- Born: January 9, 1948 (age 78) London, England
- Citizenship: British, Canadian
- Education: Wadham College, Oxford, University of Oxford, Memorial University of Newfoundland
- Known for: Research on ophiolites and oceanic lithosphere; Founding The University of Hong Kong's Department of Earth Sciences
- Awards: W. W. Hutchison Medal (1989), Michael J. Keen Medal (1995), Gesner Medal (1997)
- Scientific career
- Fields: Geology, Igneous petrology, Geochemistry
- Workplaces: The University of Hong Kong, Memorial University of Newfoundland

= John Malpas =

John Graham Malpas (born 9 January 1948) is a British-Canadian geologist and academic administrator. He is Professor Emeritus at The University of Hong Kong (HKU), where he was the founding Chair Professor of the Department of Earth Sciences and later served as Pro-Vice-Chancellor.
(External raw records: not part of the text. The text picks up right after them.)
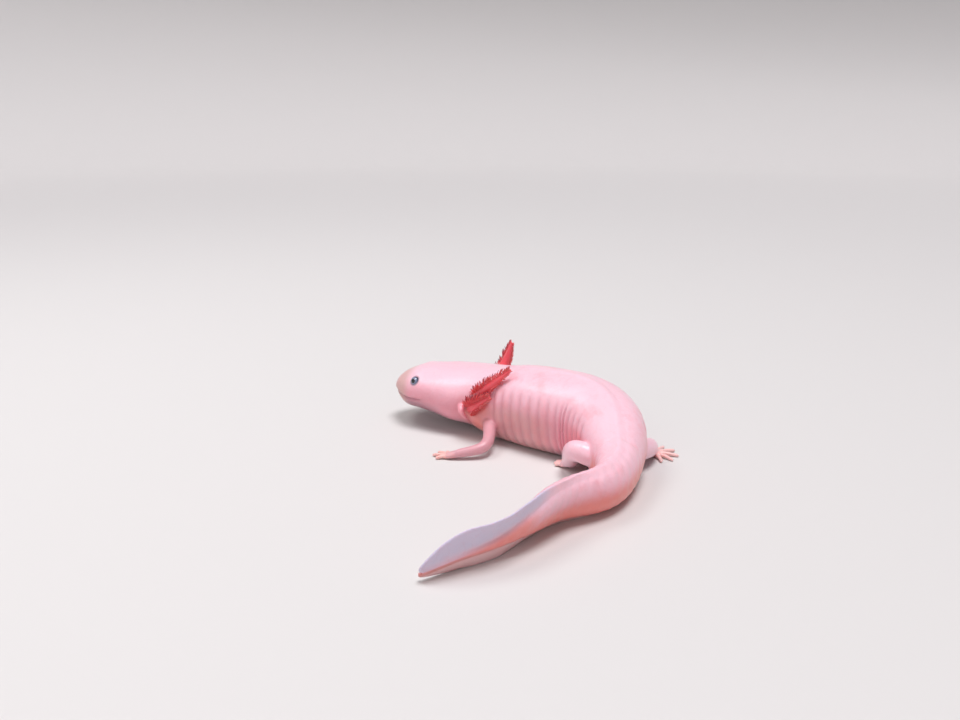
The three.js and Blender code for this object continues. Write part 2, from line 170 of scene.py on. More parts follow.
# Passes of smoothing, as many as give the same rounding in millimetres at each grain.
WIDE = int(round(30 * (0.34 / VOXEL) ** 2))
NARROW = WIDE // 2
SPREAD_PER_PASS = 0.7
PUSH_IN = 0.5
PUSH_OUT = 0.53
FIRST_EVENING = 6              # passes that take the steps of the grain off the skin
LAST_EVENING = 2

BODY_STEP = 0.8                # distance between the rings of the body and fins
BODY_AROUND = 96
SNOUT_RINGS = [0.02, 0.1, 0.25, 0.5, 0.8, 1.2]      # closer ones where the tip rounds off
AFTER_SNOUT = 1.7
# Rings along a form, and corners of each ring.
LIMB_RINGS = (40, 32)
PALM_RINGS = (14, 24)
DIGIT_RINGS = (18, 16)
GILL_RINGS = (40, 24)
FILAMENT_RINGS = (6, 6)
TIP_STEPS = np.array([0.5, 0.25, 0.1, 0.03])    # where a rounded tip gets more rings
TIP_LEAST = 0.12               # share of the thickness that its last ring keeps

# Rounding where forms meet: its strength at the gills and the keel, to 1 at the limbs.
FILLET = {"gill": 0.75, "keel": 1.5, "pull": 0.6, "no_digit": 0.1}
WRIST = {"digit": 0.25, "half_width": 0.15}
MID_BODY = 60                  # first guess of where limbs and gills sit along the body
OFF_BODY = 1.6                 # how soon the marks of the body end on limbs and gills

GROOVES = {
    "first": 62.5, "pitch": 4.6, "count": 14, "depth": 0.62, "half_width": 1.25, "slant": 1.6,
    "top": (0.72, 0.4), "bottom": (-0.97, -0.7),
}
CHEVRONS = {"start": (130, 142), "end": (226, 211), "pitch": 4.4, "depth": 0.07, "slant": 0.55}
GULAR = {"s": 45.5, "depth": 0.75, "half_width": 0.9, "slant": 0.12, "top": (0.1, -0.35)}
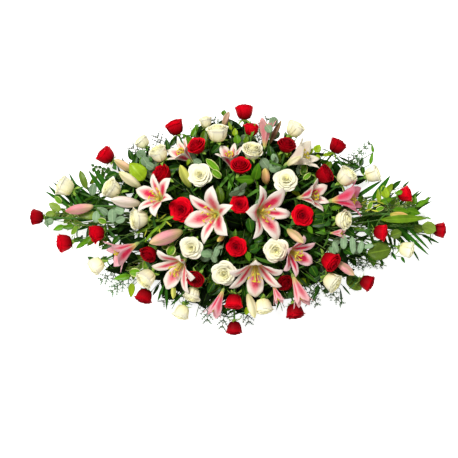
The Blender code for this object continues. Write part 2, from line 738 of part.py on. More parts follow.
def sprig_body(kind, start, towards, tip, bend, begin, space, name, chance, with_root):
    """Closed bmesh of one leafy stem. A leaf that would meet anything is shortened, or left out."""
    gap, longest, sweep, sides = HABITS[kind]
    flat_kind = sides == 3
    curve = sprig_curve(start, towards, tip, bend)
    span = sum((curve((k + 1) / 20) - curve(k / 20)).length for k in range(20))
    leafy = span * (1 - begin)
    pairs = max(2, int(leafy / gap))
    shares, leaf_at = [0.0, begin * 0.5], {}
    for k in range(pairs):
        here = begin + (1 - begin) * (k + 0.3) / pairs
        shares.append(here)
        leaf_at[len(shares) - 1] = k / pairs
        if not flat_kind:
            shares.append(here + NODE_LENGTH / span)
    shares.append(1.0)
    points = [curve(share) for share in shares]
    trees = space.others(name)
    beside = space.trees.get(name, [])
    if not space.way_is_clear(points, SPRIG_RADIUS + STEM_CLEAR, trees):
        return None
    if not space.way_is_clear(points[len(points) // 3 :], SPRIG_RADIUS + STEM_CLEAR, beside):
        return None
    radii = [SPRIG_RADIUS * (1.25 - 0.55 * share) for share in shares]
    path = list(zip(points, radii))
    if with_root:
        path[0] = (start, SPRIG_ROOT)
        path.insert(0, (start - towards * (ROOT_DEPTH + ROOT_OUT), SPRIG_ROOT))
        leaf_at = {number + 1: share for number, share in leaf_at.items()}
    mesh = bmesh.new()
    ahead = Vector((points[-1].x - start.x, points[-1].y - start.y, 0)).normalized()
    above = (Vector((0, 0, 1)) - ahead * 0.5).normalized()
    across = ahead.cross(Vector((0, 0, 1)))
    rings = stem_rings(path, above if flat_kind else (above + across).normalized(), sides)
    made = [add_ring(mesh, ring) for ring in rings]
    mesh.faces.new(reversed(made[0]))
    grown = []
    for number, (a, b) in enumerate(zip(made, made[1:])):
        along = (path[number + 1][0] - path[number][0]).normalized()
        for k in range(sides):
            corners = [a[k], a[(k + 1) % sides], b[(k + 1) % sides], b[k]]
            leaf = None
            used = (0, 2) if flat_kind or number % 4 < 2 else (1, 3)
            if number in leaf_at and k in used:
                middle = sum((v.co for v in corners), Vector()) / 4
                outward = (middle - (path[number][0] + path[number + 1][0]) / 2).normalized()
                if flat_kind:
                    outward = Vector((outward.x, outward.y, outward.z * 0.35)).normalized()
                length = longest * leaf_share(kind, leaf_at[number])
                room = (trees + beside, grown)
                leaf = free_leaf(kind, corners, middle, outward, along, length, sweep, room, chance)
            if leaf:
                blade(mesh, corners, *leaf)
            else:
                mesh.faces.new((corners[0], corners[1], corners[2]))
                mesh.faces.new((corners[0], corners[2], corners[3]))
    mesh.faces.new(made[-1])
    return mesh


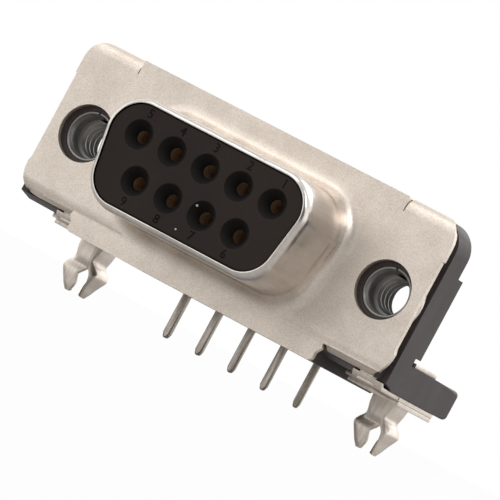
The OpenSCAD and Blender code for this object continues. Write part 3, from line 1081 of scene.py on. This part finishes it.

== Early life and education ==
Malpas was born on 9 January 1948 in London, England. He was educated at the Roan School, Greenwich and then at Wadham College, University of Oxford on an RAF scholarship.

He earned his Bachelor of Arts (BA Oxon) in 1969 and Master of Arts (MA Oxon) in 1971. He moved to Canada for graduate studies at Memorial University of Newfoundland (MUN), completing an MSc (1971) and a PhD in Geology (1975). He was later awarded a Doctor of Science (DSc) degree from Oxford University (2002) for his original contributions to the field of earth sciences.

== Academic career ==
=== Memorial University of Newfoundland ===
Malpas spent over 25 years at Memorial University, rising to the rank of Professor of Geology. During his tenure, he served as Head of the Department of Earth Sciences and the university's Dean of Graduate Studies.

=== The University of Hong Kong ===
In 1995, Malpas joined The University of Hong Kong to establish the territory's first academic Department of Earth Sciences. He served as the founding Head of Department and as Associate Dean of the Graduate School, before transitioning into senior university administration. He also served on the University Grants Committee (UGC) of the HKSAR from 2007 to 2013.

His administrative roles included:
- Pro-Vice-Chancellor and Vice-President (2000–2013): Responsible for infrastructure, planning, and resources. He led a significant reform of Human Resources policy, developed university strategic plans, and led the development of the HKU Centennial Campus.
- Centennial College: He served as the inaugural President of Centennial College, a private degree-granting institution established by The University of Hong Kong.

== Research and contributions ==
Malpas is an internationally recognized expert in igneous petrology and the study of ophiolites. His work on the Bay of Islands ophiolite in Newfoundland was one of the first to demonstrate that such formations represent pieces of ancient oceanic lithosphere. He has published extensively on the Semail Ophiolite of Oman, the Troodos Ophiolite of Cyprus, and Tibetan ophiolites.

He has held leadership positions in the international Ocean Drilling Program (ODP) and served as the Secretary/Treasurer (1981–1988) and later as President (1991) of the Geological Association of Canada (GAC).

== Awards and honors ==
- W. W. Hutchison Medal (1989): Awarded by GAC for outstanding contributions to geoscience.
- Michael J. Keen Medal (1995): Awarded by GAC for outstanding contributions to marine geoscience.
- Gesner Medal (1997): Awarded by the Atlantic Geoscience Society.
- Workman-Malpas Medal: Joint namesake of this medal, awarded by the Geological Society of London (Hong Kong Regional Group) and the Geological Society of Hong Kong.
- Honorary Doctor of the Academy (2013): Awarded by the Hong Kong Academy for Performing Arts (HKAPA).

== Personal life ==
In his youth, Malpas was a member of the United Kingdom National Basketball Team. He also has a love of music, having played the trumpet, French horn, and flute.